Her depression started to lift.  (She has an amazing testimony about a dramatic moment of recovery, but that is her story to tell.)  On the other hand, all the fears and grief I had stuffed down now floated up.  I had to start dealing with the fact that I and everyone I loved was going to get sick and die, and that fact terrorized me.  I could no longer be the cheerleader with “the ninety-percent cure rate,” since I was now quite conscious that the cure rate was a temporary illusion, a distraction from the fact that life has a one-hundred-percent mortality.

But I became a much better listener.

Listening, I learned, has a cost.  If you listen to those who have suffered loss and fear for the future, you will mourn.  So I mourned the scars of Adam and Mary, the loss of their hopes, and the fears of what the future would inevitably bring to all of us.  But if I mourned with them, we were no longer alone, and if we were no longer alone, we were comforted, and if comforted, loved.  And if we had love, we had hope.
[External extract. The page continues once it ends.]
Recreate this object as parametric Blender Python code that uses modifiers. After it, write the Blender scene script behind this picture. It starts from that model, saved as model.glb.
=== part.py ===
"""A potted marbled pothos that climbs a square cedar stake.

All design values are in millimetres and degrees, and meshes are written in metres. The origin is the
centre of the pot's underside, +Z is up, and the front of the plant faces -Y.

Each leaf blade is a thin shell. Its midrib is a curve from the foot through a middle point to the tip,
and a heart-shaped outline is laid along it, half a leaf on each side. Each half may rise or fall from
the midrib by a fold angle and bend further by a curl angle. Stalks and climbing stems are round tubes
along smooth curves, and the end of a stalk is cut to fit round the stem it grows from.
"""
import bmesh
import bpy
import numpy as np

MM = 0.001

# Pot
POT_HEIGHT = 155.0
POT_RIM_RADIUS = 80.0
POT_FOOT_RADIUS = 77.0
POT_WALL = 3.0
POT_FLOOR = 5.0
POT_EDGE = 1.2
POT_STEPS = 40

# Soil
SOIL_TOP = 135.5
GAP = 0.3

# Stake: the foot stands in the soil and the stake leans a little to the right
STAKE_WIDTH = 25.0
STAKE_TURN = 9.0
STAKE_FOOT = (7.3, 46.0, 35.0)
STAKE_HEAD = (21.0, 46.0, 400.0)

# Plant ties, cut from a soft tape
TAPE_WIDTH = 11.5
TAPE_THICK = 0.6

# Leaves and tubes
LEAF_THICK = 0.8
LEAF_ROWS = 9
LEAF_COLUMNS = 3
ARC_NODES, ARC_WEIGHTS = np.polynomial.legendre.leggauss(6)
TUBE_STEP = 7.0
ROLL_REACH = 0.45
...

Jesus knew this.  His first public declaration in his ministry was that the kingdom of God was near.  His second was that the poor in spirit are blessed because they would receive the kingdom of heaven.  But his third was that those who mourn are blessed because they would be comforted.

There are times to stuff it down, those griefs about things lost and the fears of future sufferings and separations.  But do not fear listening, do not fear mourning.  Because we are blessed to mourn.  Then we shall know comfort.  And love.  And hope.